--- START Source data ---
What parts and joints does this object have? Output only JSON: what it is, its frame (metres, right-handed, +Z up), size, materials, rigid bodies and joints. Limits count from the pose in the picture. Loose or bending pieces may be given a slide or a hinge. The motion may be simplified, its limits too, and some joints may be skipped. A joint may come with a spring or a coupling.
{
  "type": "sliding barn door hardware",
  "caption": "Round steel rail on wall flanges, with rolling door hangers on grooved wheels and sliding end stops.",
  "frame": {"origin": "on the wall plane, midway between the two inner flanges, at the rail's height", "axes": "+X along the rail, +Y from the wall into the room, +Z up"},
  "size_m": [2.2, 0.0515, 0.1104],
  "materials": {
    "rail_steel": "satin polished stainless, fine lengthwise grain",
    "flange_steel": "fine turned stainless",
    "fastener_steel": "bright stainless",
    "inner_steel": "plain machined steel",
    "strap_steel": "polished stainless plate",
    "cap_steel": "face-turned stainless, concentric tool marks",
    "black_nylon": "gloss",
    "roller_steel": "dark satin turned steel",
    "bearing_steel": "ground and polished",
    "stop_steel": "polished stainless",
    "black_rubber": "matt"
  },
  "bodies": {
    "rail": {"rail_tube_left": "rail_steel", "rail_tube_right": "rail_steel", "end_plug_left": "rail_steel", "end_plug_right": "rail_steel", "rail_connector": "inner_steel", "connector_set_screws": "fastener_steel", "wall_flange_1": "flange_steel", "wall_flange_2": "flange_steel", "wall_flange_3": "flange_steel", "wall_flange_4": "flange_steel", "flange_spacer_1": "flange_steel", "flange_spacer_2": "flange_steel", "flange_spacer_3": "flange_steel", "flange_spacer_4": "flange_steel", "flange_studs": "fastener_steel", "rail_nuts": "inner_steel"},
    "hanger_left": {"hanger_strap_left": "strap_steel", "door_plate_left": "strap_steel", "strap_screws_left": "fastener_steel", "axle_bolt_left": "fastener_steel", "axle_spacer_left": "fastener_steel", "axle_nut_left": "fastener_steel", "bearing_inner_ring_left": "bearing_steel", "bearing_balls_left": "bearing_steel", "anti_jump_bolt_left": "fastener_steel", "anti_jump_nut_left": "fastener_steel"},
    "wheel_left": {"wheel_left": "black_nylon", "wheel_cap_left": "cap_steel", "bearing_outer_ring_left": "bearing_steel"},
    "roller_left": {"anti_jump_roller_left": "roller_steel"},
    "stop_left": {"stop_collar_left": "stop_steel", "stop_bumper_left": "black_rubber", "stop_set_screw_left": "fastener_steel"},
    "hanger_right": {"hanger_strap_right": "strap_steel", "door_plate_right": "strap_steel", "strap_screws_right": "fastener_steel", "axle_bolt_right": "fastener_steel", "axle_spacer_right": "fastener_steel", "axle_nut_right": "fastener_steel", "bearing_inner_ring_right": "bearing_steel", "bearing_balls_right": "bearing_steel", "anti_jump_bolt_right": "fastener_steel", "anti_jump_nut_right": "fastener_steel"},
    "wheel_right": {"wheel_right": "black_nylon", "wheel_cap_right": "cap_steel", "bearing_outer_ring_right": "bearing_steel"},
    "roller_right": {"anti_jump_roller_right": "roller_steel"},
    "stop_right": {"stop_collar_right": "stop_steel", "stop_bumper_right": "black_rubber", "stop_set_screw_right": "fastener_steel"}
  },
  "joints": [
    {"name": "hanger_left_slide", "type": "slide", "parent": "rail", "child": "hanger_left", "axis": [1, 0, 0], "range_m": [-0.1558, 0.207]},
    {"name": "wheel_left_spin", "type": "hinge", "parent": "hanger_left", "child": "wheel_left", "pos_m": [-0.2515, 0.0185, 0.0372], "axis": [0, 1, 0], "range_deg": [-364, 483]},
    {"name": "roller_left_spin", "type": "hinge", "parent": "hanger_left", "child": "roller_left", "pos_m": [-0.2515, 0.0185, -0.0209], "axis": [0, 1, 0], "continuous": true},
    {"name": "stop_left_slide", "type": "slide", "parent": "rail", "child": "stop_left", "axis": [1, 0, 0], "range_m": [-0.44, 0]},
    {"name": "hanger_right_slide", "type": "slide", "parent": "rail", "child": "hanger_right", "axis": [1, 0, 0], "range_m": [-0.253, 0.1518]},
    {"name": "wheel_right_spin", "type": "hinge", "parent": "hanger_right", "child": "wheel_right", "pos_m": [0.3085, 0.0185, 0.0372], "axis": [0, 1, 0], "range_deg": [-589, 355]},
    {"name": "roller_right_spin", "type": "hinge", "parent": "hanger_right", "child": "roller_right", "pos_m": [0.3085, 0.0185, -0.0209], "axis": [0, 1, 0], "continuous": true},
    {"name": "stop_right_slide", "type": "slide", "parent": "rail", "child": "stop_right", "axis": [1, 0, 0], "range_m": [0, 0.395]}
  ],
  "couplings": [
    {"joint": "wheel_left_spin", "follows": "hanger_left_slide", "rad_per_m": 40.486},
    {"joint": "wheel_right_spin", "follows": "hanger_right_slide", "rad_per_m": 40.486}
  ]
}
--- END Source data ---
--- START Source data ---
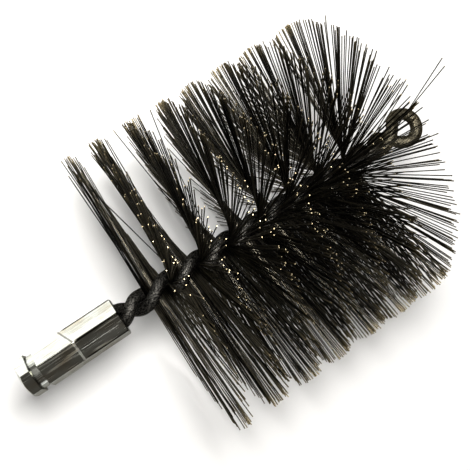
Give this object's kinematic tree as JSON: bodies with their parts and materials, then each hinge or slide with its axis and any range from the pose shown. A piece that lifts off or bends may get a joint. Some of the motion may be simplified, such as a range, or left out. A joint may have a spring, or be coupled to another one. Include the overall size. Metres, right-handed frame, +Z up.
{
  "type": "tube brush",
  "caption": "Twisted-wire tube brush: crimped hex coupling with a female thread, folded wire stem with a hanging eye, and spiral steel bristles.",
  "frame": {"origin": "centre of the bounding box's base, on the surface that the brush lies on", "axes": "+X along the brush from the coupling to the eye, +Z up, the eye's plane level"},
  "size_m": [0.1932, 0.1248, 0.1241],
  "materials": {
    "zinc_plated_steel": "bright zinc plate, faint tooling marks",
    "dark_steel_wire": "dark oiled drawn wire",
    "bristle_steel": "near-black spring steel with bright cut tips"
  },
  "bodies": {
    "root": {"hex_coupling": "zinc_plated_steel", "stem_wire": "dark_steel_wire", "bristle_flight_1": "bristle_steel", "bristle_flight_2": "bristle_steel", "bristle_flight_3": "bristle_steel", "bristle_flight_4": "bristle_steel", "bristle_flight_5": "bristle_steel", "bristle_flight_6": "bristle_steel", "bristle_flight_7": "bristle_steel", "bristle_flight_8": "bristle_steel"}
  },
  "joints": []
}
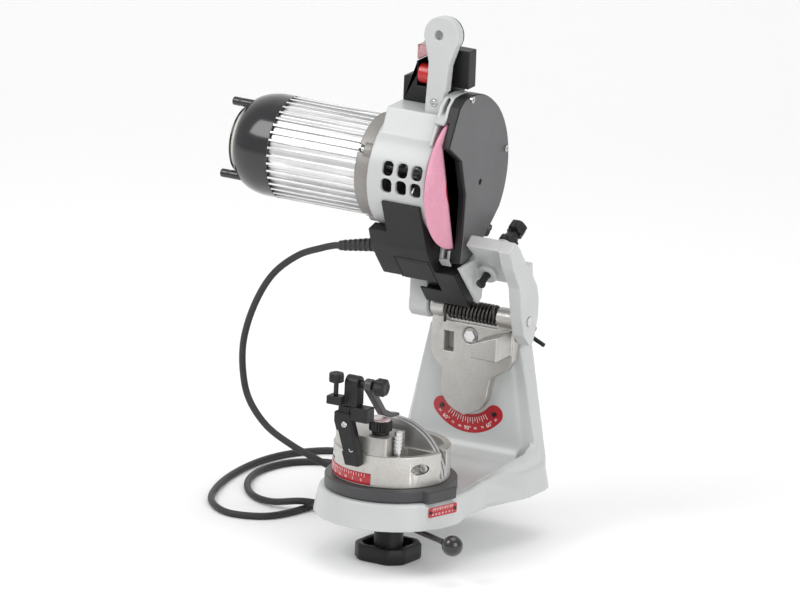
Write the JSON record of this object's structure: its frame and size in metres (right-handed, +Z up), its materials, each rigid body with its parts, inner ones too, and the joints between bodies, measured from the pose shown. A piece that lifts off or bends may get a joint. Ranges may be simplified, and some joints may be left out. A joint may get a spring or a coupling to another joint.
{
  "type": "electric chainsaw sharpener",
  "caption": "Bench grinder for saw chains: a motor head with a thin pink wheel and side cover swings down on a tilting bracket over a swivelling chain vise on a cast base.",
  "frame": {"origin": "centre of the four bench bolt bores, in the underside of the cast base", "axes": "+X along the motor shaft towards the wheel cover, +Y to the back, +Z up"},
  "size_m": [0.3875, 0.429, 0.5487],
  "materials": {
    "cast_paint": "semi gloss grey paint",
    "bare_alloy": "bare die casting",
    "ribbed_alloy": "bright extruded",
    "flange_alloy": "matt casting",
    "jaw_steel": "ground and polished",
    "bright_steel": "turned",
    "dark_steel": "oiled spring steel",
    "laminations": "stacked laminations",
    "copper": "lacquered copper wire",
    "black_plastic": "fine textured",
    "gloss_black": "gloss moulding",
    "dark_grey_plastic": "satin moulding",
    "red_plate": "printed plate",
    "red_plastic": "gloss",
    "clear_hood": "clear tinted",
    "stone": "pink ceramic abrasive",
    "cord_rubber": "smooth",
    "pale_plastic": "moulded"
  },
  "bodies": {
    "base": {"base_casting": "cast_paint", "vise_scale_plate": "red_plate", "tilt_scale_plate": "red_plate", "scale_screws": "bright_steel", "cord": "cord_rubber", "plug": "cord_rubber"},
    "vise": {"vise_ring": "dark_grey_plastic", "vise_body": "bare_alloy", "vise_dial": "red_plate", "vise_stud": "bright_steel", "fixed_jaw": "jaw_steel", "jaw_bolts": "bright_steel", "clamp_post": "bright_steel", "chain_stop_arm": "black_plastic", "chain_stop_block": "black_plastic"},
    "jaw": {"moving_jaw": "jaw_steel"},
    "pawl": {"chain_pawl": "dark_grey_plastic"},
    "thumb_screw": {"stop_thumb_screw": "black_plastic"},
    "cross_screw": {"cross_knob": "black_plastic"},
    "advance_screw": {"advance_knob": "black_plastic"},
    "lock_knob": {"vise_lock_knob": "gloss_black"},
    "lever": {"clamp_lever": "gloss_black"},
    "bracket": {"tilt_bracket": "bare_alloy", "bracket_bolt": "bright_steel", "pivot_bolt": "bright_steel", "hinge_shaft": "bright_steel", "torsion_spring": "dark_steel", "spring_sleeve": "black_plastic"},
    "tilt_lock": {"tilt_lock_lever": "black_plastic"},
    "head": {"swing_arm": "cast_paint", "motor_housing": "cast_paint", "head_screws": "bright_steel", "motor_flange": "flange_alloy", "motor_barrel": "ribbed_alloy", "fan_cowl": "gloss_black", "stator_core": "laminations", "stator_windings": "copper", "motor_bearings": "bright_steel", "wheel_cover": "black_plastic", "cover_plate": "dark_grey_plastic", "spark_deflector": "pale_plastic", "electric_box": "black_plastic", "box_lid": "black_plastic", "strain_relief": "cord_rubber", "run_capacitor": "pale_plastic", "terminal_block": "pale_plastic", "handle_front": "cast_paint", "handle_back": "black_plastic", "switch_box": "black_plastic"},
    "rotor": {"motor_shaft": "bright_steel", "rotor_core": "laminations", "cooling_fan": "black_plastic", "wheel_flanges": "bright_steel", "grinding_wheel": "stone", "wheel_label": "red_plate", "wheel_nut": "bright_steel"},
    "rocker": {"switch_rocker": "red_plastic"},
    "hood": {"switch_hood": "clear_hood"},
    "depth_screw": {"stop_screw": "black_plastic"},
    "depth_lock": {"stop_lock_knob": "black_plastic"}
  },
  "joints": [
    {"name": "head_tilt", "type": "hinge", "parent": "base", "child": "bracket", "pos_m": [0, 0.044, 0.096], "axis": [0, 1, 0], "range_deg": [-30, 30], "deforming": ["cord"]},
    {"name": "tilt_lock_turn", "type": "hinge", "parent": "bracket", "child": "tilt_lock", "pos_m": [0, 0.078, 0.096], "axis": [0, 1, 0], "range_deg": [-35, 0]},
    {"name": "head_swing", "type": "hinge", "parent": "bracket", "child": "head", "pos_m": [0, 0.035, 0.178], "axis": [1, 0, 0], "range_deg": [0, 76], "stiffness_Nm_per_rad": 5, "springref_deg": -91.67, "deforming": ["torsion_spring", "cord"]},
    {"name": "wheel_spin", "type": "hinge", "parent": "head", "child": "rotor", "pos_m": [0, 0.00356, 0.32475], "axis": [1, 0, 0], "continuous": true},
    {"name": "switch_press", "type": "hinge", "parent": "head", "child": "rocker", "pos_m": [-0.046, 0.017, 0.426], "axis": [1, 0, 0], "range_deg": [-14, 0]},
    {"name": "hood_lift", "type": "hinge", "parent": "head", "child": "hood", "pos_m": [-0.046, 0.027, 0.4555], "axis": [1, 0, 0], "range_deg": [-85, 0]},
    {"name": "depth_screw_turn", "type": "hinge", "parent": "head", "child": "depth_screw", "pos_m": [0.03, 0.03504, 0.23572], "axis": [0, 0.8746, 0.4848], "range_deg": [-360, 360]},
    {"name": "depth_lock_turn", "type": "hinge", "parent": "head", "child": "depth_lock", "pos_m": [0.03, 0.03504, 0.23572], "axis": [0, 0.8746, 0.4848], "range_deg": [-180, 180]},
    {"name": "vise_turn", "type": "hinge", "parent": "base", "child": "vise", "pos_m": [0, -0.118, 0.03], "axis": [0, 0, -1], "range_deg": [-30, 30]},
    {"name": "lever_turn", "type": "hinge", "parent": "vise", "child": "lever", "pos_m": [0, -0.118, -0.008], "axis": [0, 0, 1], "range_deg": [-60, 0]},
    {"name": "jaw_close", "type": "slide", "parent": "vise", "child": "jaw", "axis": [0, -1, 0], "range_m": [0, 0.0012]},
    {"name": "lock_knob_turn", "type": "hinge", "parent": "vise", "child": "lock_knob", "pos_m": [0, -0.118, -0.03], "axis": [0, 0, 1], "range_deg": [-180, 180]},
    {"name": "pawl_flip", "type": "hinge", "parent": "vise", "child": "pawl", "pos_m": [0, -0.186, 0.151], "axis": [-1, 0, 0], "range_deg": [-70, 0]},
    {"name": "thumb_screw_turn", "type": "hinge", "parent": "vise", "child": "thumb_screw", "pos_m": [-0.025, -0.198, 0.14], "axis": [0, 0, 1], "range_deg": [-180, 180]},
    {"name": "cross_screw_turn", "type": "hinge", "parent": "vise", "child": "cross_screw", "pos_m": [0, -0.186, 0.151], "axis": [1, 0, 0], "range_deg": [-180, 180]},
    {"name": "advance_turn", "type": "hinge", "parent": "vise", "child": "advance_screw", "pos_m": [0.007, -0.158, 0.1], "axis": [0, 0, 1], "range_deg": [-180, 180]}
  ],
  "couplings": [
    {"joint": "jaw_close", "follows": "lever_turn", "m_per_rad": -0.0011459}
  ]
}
--- END Source data ---
Problem description
Review the material and copy each line in which the word "lifts" appears.

Response to this exercise
Give this object's kinematic tree as JSON: bodies with their parts and materials, then each hinge or slide with its axis and any range from the pose shown. A piece that lifts off or bends may get a joint. Some of the motion may be simplified, such as a range, or left out. A joint may have a spring, or be coupled to another one. Include the overall size. Metres, right-handed frame, +Z up.
Write the JSON record of this object's structure: its frame and size in metres (right-handed, +Z up), its materials, each rigid body with its parts, inner ones too, and the joints between bodies, measured from the pose shown. A piece that lifts off or bends may get a joint. Ranges may be simplified, and some joints may be left out. A joint may get a spring or a coupling to another joint.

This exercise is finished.